The landscape of artificial intelligence (AI) training is undergoing a significant shift as web domains increasingly restrict access to their data. A new report titled "Consent in Crisis: The Rapid Decline of the AI Data Commons," led by Shayne Longpre and a team of contributors, highlights the growing challenges AI developers face due to these restrictions. Conducted over a year-long audit from 2023 to 2024, the study examines how web domains' consent preferences are evolving and the implications for AI training corpora.

The report's findings are based on an audit of 14,000 web domains, focusing on their policies regarding web crawlers and AI data usage. Conducted by a team of researchers, the study was driven by the need to understand the changing dynamics of web data accessibility and consent. The audit revealed a significant increase in AI-specific clauses limiting data use and inconsistencies between websites' Terms of Service and their robots.txt files. This shift is indicative of broader issues with existing web protocols, which were not designed to handle the massive re-purposing of internet data for AI training.

Findings

The findings reveal a rapid increase in restrictions on AI data usage from web domains. Key points include:

  • Around 5% of tokens from major AI training corpora like C4, RefinedWeb, and Dolma have become restricted due to changes in robots.txt files, with 45% of C4 tokens restricted by Terms of Service agreements.
  • Inconsistencies between robots.txt files and Terms of Service documents indicate inefficiencies in current web protocols for communicating consent.
    The restrictions are leading to a potential bias in AI training data, reducing diversity and freshness.

Proliferation of Restrictions

The study's results indicate a rapid proliferation of restrictions on web crawlers used for AI development. In just one year, around 5% of tokens from major AI training corpora like C4, RefinedWeb, and Dolma have become restricted due to changes in robots.txt files.

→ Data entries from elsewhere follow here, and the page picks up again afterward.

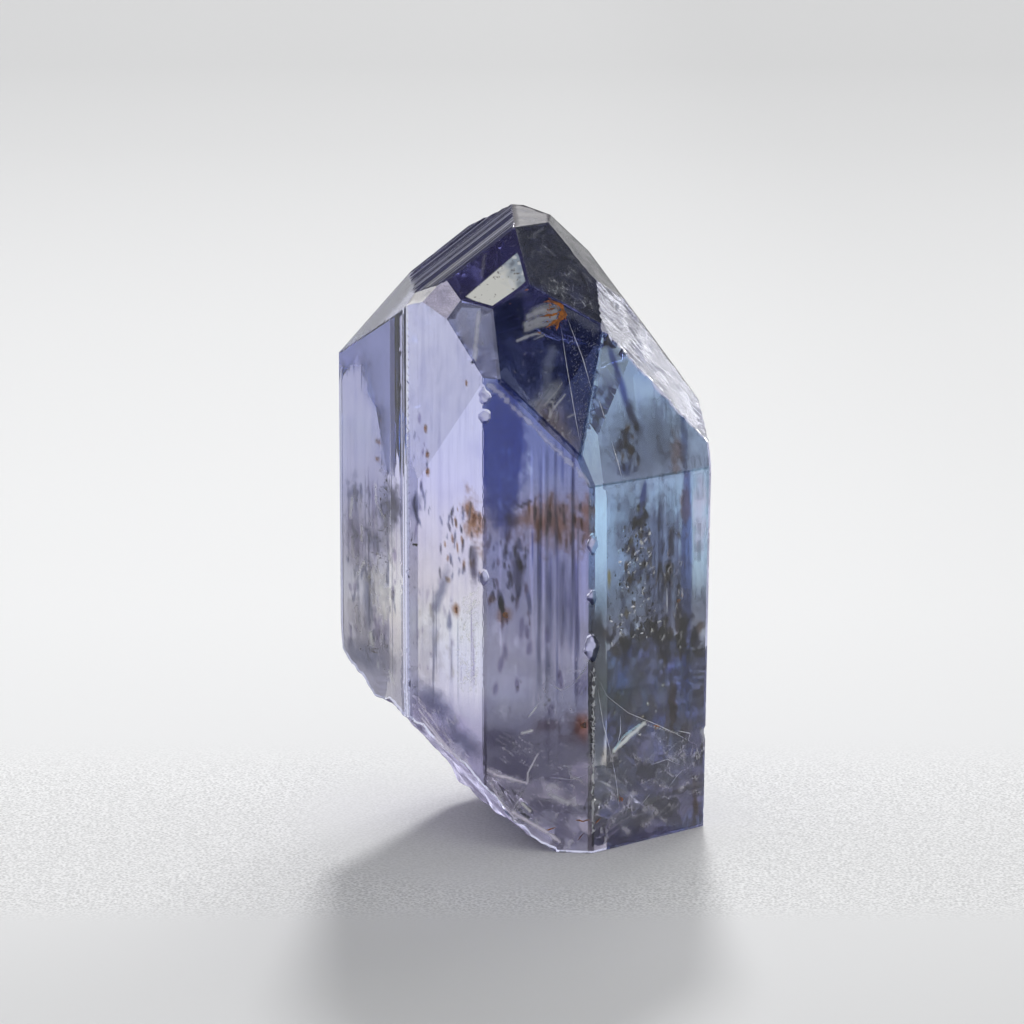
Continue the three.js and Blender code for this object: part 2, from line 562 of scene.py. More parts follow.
# Steps on the front faces where the fracture bites under them: how far each is from its rim, in
# mm, then their half width, height and wander, and how high over the rim's top they may show.
RIM_STEPS = (0.2, 0.48, 0.85, 1.3)
RIM_STEP_HALF = 0.09
RIM_STEP_HEIGHT = 0.028
RIM_STEP_WANDER = 0.08
RIM_STEPS_END = 2.5


def broken_relief(points):
    """Ripples and unevenness of the fracture."""
    wander = SHELL_WANDER * soft_noise(points, 1.5, 4)
    reach = np.linalg.norm(points - SHELL_CENTRE, axis=1) + wander
    ripple = SHELL_HEIGHT * np.sin(2 * math.pi * reach / SHELL_SPACING)
    rough = soft_noise(points, 1.1, 5) + 0.5 * soft_noise(points, 0.4, 6)
    creases = np.abs(soft_noise(points, 2.0, 18)) + 0.5 * np.abs(soft_noise(points, 0.8, 19))
    return ripple + BROKEN_ROUGHNESS * rough - CREASE_HEIGHT * creases


def rim_relief(points, rim):
    """Steps on a front face that follow the rim of the fracture below it."""
    if not len(rim):
        return np.zeros(len(points))
    low = points[:, 2] < rim[:, 2].max() + RIM_STEPS_END
    height = np.zeros(len(points))
    near = points[low]
    gap = gaps(near, rim) + RIM_STEP_WANDER * soft_noise(near, 0.9, 7)
    drop = np.zeros(len(near))
    for step in RIM_STEPS:
        drop += 1 - smooth(step - RIM_STEP_HALF, step + RIM_STEP_HALF, gap)
    swell = 0.4 + 0.6 * smooth(-0.3, 0.3, soft_noise(near, 2.0, 8))
    height[low] = -RIM_STEP_HEIGHT * drop * swell
    return height


def point_normals(points, triangles):
    """Outward directions at the points of a set of triangles."""
    a, b, c = (points[triangles[:, k]] for k in range(3))
    crossed = np.cross(b - a, c - a)
    normals = np.zeros_like(points)
    for k in range(3):
        np.add.at(normals, triangles[:, k], crossed)
    return normals / np.maximum(np.linalg.norm(normals, axis=1, keepdims=True), 1e-12)


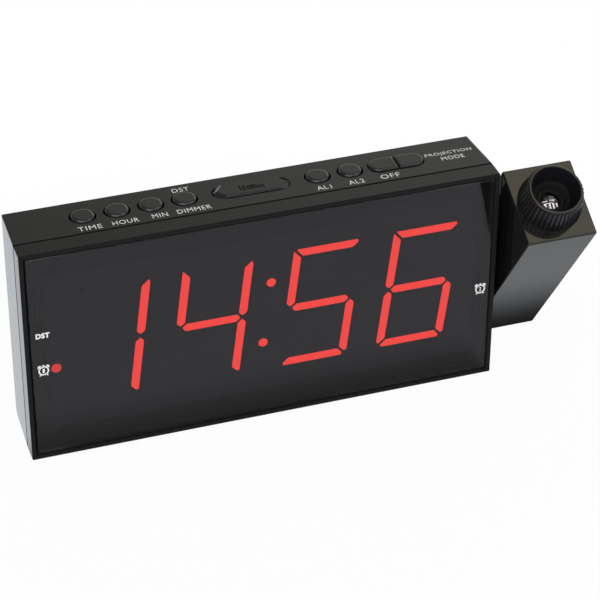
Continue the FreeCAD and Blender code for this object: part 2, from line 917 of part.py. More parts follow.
# Off and projection keys: the two halves of one slot
split = 0.22
pair_dome = 0.7
pair_end = pair_length / 2 + 3
for name, side in (("key_off", -1), ("key_projection", 1)):
    key = new_body(name)
    pad(
        key, "XY", flange_low, flange_top - flange_low,
        lambda sketch: stadium(sketch, pair_x, pair_length + 2.0, pair_radius + 1.0),
    )
    pad(
        key, "XY", flange_top, cap_top - flange_top,
        lambda sketch: stadium(sketch, pair_x, pair_length, pair_radius),
    )
    near_side = pair_x + side * split
    far_side = pair_x - side * pair_end
    pocket(
        key, "XY", flange_low - 1.0, cap_top - flange_low + 2.0,
        lambda sketch: rectangle(
            sketch, near_side if side < 0 else far_side, key_line - 9.0,
            far_side if side < 0 else near_side, key_line + 9.0,
        ),
        towards=1,
    )
    round_edges(key, pair_dome, cap_rim)
    add_stem(key, pair_x + side * 5.0)
    finish(key, name)

# Key board and its switches
switch_places = [across for name, across in key_places]
switch_places += [snooze_x, pair_x - 5.0, pair_x + 5.0]
key_board = new_body("key_board")
pad(
    key_board, "XY", key_board_low, board_thick,
    lambda sketch: rectangle(sketch, -78.0, 13.0, 78.0, 24.2),
)
pocket(
    key_board, "XY", key_board_top, board_thick,
    lambda sketch: [circle(sketch, side * 72.0, key_line, 1.25) for side in (-1, 1)],
)
finish(key_board, "key_board")
switches = []
for across in switch_places:
    shell = block(
        "switch_shell", (across - 3.0, key_line - 3.0, key_board_top),
        (across + 3.0, key_line + 3.0, switch_top),
    )
    well = rod(
        "switch_well", "Z", (across, key_line, key_board_top + 1.2), stem_radius + 0.3,
        switch_height,
    )
    switches.append(cut("key_switch", shell, well))
finish(group("key_switch_group", switches), "key_switches")

# Main board with its parts
main_board = new_body("main_board")
pad(
    main_board, "XZ", main_board_front, board_thick,
    lambda sketch: rectangle(sketch, -69.0, 8.0, 69.0, 64.0),
)
pocket(main_board, "XZ", main_board_front, board_thick, draw_posts(1.15), towards=1)
finish(main_board, "main_board")
finish(
    block("chip", (-12.0, main_board_front - 1.5, 30.0), (6.0, main_board_front, 38.0)),
    "controller_chip",
)
crystal = rod("crystal_can", "Z", (14.0, main_board_front - 1.6, 30.0), 1.5, 8.0)
finish(crystal, "quartz_crystal")
finish(
    rod("capacitor_can", "Y", (30.0, main_board_front - 7.0, 20.0), 3.1, 7.0),
    "smoothing_capacitor",
)
link_pitch = 2.54
link_count = 12
link_back = board_front + 1.6
finish(
    group("link_group", [
        block(
            "link_pin", (-14.0 + link_pitch * i - 0.32, link_back, 15.0 - 0.32),
            (-14.0 + link_pitch * i + 0.32, main_board_front, 15.0 + 0.32),
        )
        for i in range(link_count)
    ]),
    "board_link_pins",
)

# Supply socket
jack_front = main_board_back
jack = new_body("dc_jack")
pad(
    jack, "XZ", jack_front, inner_back - jack_front - 0.1,
    lambda sketch: rectangle(sketch, jack_x - 5.0, jack_up - 5.5, jack_x + 5.0, jack_up + 5.5),
)
pad(
    jack, "XZ", inner_back - 0.1, wall,
    lambda sketch: circle(sketch, jack_x, jack_up, jack_nozzle),
)
jack_back = inner_back - 0.1 + wall
pocket(jack, "XZ", jack_back, 6.4, lambda sketch: circle(sketch, jack_x, jack_up, 2.8))
finish(jack, "dc_jack")
finish(
    rod("jack_pin_rod", "Y", (jack_x, jack_back - 6.4, jack_up), 1.0, 5.6), "jack_pin"
)

# Buzzer in its collar
buzzer_front = inner_back - 4.6
buzzer_can = rod("buzzer_can", "Y", (buzzer_x, buzzer_front, buzzer_up), buzzer_radius, 4.5)
buzzer_port = rod("buzzer_port", "Y", (buzzer_x, buzzer_front + 1.5, buzzer_up), 1.4, 4.0)
finish(cut("buzzer_cut", buzzer_can, buzzer_port), "buzzer")

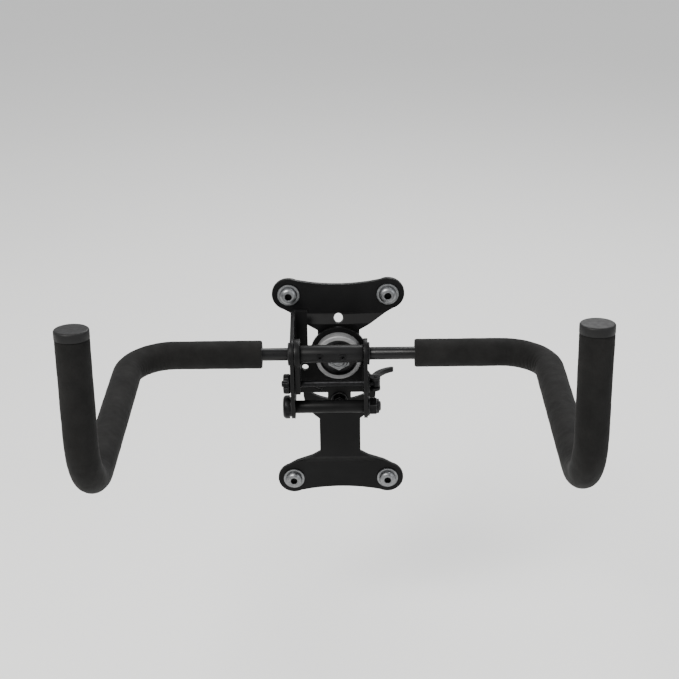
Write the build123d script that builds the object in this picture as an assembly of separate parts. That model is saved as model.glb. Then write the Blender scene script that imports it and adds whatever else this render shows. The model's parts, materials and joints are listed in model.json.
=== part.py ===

Among the most actively maintained sources, this figure rises to 28%. Additionally, 45% of C4 is now restricted by Terms of Service agreements. If these restrictions are respected or enforced, they could significantly bias the diversity, freshness, and scalability of general-purpose AI systems.

Inconsistencies in Consent Mechanisms

A critical finding of the report is the inconsistency between robots.txt files and Terms of Service. These inconsistencies reveal the inefficiencies of current web protocols in communicating content creators' intentions. For example, OpenAI's crawlers face more significant restrictions compared to those of other AI developers. This discrepancy highlights the need for more effective mechanisms to convey consent preferences and manage the impact on AI training data.

Impact on AI Training Data

The increasing restrictions are reshaping the landscape of AI training data. The head distribution of web domains—those contributing the most tokens to AI corpora—differs significantly from the long tail. These top sources, including news, encyclopedias, and social media sites, are more likely to have user-generated content, multimedia elements, and monetized content. As restrictions increase, AI training data may become less representative of the current web, skewing towards older and less diverse content.

Mismatch Between AI Uses and Training Data

Another notable aspect of the report is the mismatch between the types of web data used for AI training and the real-world applications of conversational AI. For instance, while a significant portion of training data comes from news websites, user interactions with AI systems like ChatGPT often involve creative writing, brainstorming, and general information requests—areas that are less represented in web-derived training data. This misalignment could affect the performance and alignment of AI models with user expectations.

Future Trends and Challenges

The report's forecasts suggest a continued decline in open web data sources. By April 2025, an additional 2-4% of C4, RefinedWeb, and Dolma tokens are expected to become restricted. This trend underscores the urgent need for better protocols to manage web data consent. Without such mechanisms, the availability of high-quality training data will diminish, challenging the scalability and capabilities of future AI models.

Conclusion

The rapid decline of the AI data commons presents significant challenges for AI development. As web domains increasingly restrict access to their data, the diversity and freshness of AI training data are at risk. The inconsistencies in consent mechanisms further complicate this issue, highlighting the need for improved protocols to manage web data usage. Addressing these challenges is crucial to ensuring the continued advancement and ethical use of AI technologies.